Material for this exercise:
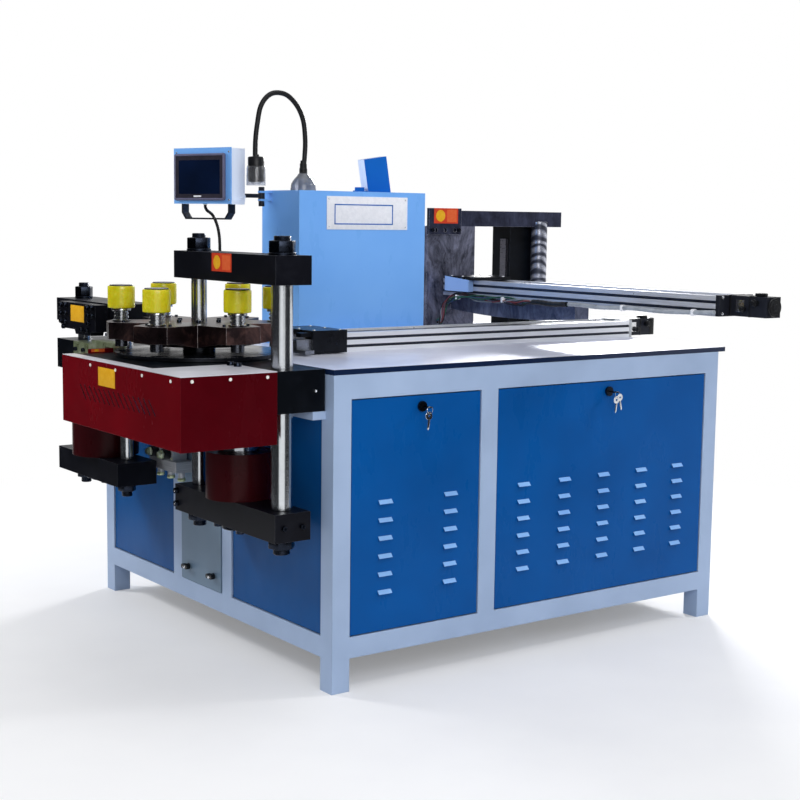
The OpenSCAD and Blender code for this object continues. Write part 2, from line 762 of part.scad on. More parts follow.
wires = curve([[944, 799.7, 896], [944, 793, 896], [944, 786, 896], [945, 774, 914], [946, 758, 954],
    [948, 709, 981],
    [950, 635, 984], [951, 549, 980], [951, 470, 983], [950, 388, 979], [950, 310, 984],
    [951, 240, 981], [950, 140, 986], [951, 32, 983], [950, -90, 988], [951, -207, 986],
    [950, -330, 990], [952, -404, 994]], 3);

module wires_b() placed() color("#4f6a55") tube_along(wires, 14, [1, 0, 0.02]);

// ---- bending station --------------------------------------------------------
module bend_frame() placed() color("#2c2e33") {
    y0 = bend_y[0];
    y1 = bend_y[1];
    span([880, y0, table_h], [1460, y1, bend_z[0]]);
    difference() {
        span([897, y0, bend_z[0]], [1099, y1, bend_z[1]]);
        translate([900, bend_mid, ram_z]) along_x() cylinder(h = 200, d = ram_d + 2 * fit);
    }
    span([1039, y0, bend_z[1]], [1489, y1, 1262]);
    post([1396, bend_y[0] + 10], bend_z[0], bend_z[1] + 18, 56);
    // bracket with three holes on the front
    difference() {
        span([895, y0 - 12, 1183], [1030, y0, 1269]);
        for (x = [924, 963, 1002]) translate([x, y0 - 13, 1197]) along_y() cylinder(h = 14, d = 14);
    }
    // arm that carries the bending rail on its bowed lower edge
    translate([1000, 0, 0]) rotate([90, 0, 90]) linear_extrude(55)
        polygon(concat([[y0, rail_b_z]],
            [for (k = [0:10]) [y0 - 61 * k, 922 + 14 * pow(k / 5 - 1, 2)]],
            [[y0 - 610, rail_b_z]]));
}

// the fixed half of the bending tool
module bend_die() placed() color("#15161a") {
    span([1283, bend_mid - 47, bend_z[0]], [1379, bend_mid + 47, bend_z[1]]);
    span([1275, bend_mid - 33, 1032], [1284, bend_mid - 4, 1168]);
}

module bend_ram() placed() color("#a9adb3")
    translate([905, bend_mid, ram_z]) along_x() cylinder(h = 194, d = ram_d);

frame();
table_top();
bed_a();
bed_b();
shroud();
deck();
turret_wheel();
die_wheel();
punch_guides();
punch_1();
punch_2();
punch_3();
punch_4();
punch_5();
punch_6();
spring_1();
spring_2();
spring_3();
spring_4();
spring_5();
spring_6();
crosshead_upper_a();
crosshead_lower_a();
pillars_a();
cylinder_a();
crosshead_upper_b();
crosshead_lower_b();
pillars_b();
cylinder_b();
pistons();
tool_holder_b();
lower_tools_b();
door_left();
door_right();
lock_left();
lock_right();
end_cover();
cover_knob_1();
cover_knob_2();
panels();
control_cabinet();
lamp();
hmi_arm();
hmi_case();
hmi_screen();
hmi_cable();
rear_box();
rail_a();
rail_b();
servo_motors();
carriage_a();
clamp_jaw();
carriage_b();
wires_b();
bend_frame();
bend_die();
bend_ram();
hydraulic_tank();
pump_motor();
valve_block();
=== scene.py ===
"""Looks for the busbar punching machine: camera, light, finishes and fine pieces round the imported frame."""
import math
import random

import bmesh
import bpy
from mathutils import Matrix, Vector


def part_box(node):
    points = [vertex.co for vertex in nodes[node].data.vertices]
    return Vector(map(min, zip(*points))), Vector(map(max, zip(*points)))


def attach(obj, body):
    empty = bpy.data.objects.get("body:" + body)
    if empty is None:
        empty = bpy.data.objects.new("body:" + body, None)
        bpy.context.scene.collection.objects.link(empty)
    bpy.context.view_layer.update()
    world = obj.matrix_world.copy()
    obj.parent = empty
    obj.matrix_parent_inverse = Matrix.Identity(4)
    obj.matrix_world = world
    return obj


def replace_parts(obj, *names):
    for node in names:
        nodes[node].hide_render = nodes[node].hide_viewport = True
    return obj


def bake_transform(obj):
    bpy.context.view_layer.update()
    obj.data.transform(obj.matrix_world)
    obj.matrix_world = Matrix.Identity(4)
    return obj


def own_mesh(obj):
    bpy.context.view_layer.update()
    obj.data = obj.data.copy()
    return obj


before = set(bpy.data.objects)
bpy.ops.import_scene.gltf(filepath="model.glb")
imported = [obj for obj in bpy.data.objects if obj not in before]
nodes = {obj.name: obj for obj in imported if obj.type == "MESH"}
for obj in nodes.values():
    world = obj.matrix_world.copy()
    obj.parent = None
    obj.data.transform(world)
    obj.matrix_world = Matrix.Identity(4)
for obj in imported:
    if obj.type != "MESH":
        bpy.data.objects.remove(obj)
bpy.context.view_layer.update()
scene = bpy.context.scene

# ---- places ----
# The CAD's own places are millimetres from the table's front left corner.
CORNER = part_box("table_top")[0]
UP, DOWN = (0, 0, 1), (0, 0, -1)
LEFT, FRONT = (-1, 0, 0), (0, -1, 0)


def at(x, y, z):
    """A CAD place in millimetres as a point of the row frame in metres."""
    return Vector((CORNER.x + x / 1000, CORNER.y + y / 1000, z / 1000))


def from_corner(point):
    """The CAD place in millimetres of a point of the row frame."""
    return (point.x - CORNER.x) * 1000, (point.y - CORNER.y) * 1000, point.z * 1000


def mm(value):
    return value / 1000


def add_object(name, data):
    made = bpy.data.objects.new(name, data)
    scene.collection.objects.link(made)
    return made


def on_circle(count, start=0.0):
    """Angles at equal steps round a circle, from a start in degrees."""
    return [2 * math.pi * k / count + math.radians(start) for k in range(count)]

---

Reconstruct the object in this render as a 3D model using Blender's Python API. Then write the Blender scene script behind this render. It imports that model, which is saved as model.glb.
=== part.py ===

...

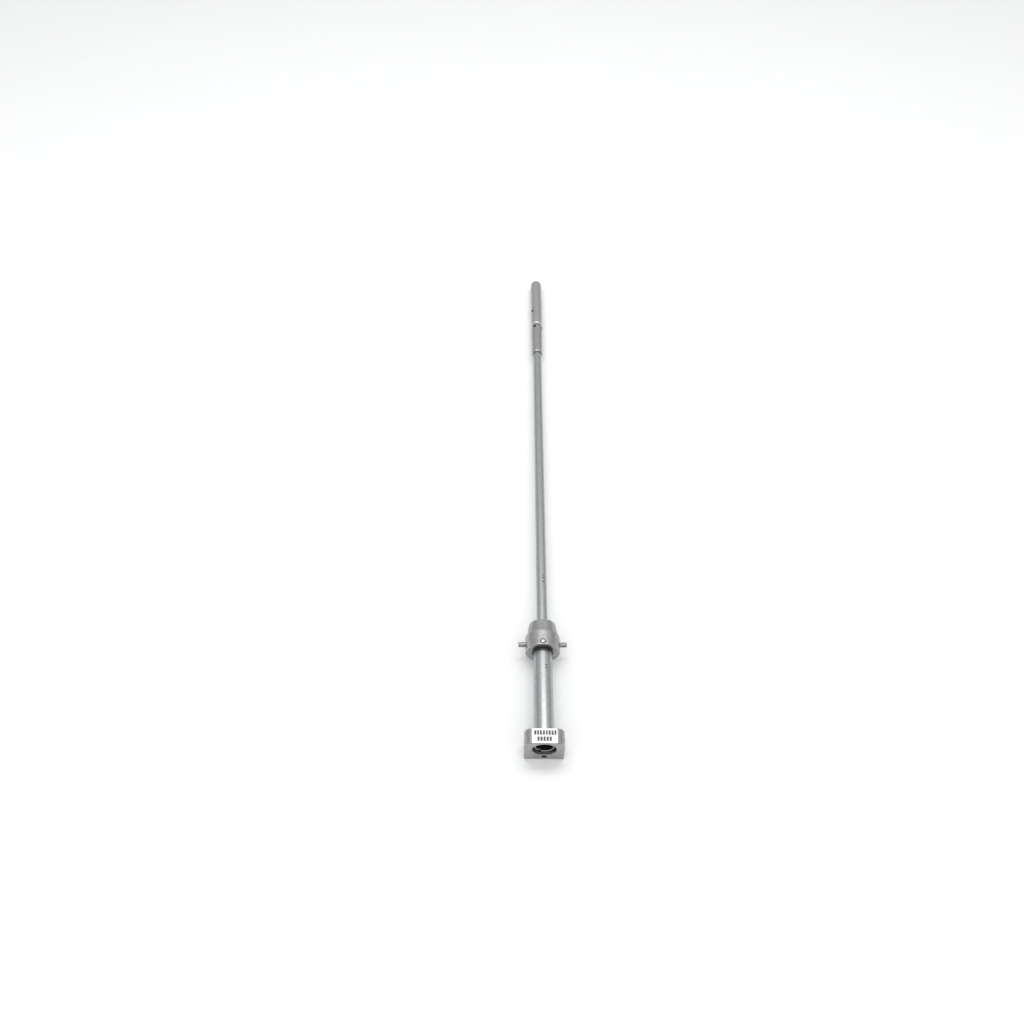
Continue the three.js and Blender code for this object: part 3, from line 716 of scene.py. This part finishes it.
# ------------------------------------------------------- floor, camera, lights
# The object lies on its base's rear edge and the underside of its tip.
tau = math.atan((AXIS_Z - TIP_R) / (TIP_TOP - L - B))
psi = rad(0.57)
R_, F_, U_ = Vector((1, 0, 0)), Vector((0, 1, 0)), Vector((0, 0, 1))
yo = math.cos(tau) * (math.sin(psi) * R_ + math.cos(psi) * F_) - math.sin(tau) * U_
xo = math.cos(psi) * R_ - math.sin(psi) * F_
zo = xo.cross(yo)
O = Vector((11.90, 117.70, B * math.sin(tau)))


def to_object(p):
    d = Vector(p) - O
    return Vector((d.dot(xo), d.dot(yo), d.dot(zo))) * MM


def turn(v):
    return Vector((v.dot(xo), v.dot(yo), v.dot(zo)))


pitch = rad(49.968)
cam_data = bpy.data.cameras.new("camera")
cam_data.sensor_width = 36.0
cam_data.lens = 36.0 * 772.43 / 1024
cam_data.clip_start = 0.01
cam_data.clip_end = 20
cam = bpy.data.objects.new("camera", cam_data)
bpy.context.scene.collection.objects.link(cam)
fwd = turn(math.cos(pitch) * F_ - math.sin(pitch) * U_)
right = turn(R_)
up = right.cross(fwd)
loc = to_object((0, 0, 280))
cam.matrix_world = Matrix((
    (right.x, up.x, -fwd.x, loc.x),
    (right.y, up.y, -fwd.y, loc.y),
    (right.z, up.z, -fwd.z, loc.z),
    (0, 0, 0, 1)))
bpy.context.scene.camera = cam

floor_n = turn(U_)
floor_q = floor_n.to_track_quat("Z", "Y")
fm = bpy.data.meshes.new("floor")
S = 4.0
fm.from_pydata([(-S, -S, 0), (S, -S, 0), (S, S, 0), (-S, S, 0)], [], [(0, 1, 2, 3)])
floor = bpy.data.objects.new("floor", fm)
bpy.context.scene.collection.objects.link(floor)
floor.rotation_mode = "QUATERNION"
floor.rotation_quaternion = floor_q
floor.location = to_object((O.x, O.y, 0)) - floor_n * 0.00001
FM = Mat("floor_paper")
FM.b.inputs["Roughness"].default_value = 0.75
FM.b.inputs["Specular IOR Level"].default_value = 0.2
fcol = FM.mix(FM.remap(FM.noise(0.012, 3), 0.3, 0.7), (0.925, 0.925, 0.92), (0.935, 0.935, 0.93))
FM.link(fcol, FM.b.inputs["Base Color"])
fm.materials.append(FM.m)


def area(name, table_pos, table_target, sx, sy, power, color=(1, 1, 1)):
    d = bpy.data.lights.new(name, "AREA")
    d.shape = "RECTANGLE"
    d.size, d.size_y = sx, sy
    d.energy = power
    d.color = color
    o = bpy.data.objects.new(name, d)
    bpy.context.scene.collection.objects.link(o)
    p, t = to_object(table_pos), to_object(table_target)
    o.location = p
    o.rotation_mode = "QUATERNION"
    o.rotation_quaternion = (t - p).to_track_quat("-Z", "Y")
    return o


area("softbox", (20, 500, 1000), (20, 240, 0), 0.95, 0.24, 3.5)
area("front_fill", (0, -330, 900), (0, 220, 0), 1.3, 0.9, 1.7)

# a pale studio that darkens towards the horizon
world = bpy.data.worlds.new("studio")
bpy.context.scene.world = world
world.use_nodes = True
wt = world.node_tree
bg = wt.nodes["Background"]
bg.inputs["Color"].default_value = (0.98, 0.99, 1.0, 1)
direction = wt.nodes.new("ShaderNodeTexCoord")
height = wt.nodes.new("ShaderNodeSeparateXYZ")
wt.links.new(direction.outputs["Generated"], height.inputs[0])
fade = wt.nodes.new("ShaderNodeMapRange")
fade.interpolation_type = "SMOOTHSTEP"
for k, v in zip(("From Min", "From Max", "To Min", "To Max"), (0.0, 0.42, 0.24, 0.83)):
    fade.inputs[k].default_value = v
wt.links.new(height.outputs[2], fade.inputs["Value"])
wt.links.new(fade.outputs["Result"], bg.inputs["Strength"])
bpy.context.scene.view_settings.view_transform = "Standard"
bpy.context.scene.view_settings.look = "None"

Given task: Produce only the lines from the line containing "lock_left();" through the line containing "from mathutils import Matrix, Vector", inclusive of both, exactly as they stand in the entries above.

Written answer:
lock_left();
lock_right();
end_cover();
cover_knob_1();
cover_knob_2();
panels();
control_cabinet();
lamp();
hmi_arm();
hmi_case();
hmi_screen();
hmi_cable();
rear_box();
rail_a();
rail_b();
servo_motors();
carriage_a();
clamp_jaw();
carriage_b();
wires_b();
bend_frame();
bend_die();
bend_ram();
hydraulic_tank();
pump_motor();
valve_block();
=== scene.py ===
"""Looks for the busbar punching machine: camera, light, finishes and fine pieces round the imported frame."""
import math
import random

import bmesh
import bpy
from mathutils import Matrix, Vector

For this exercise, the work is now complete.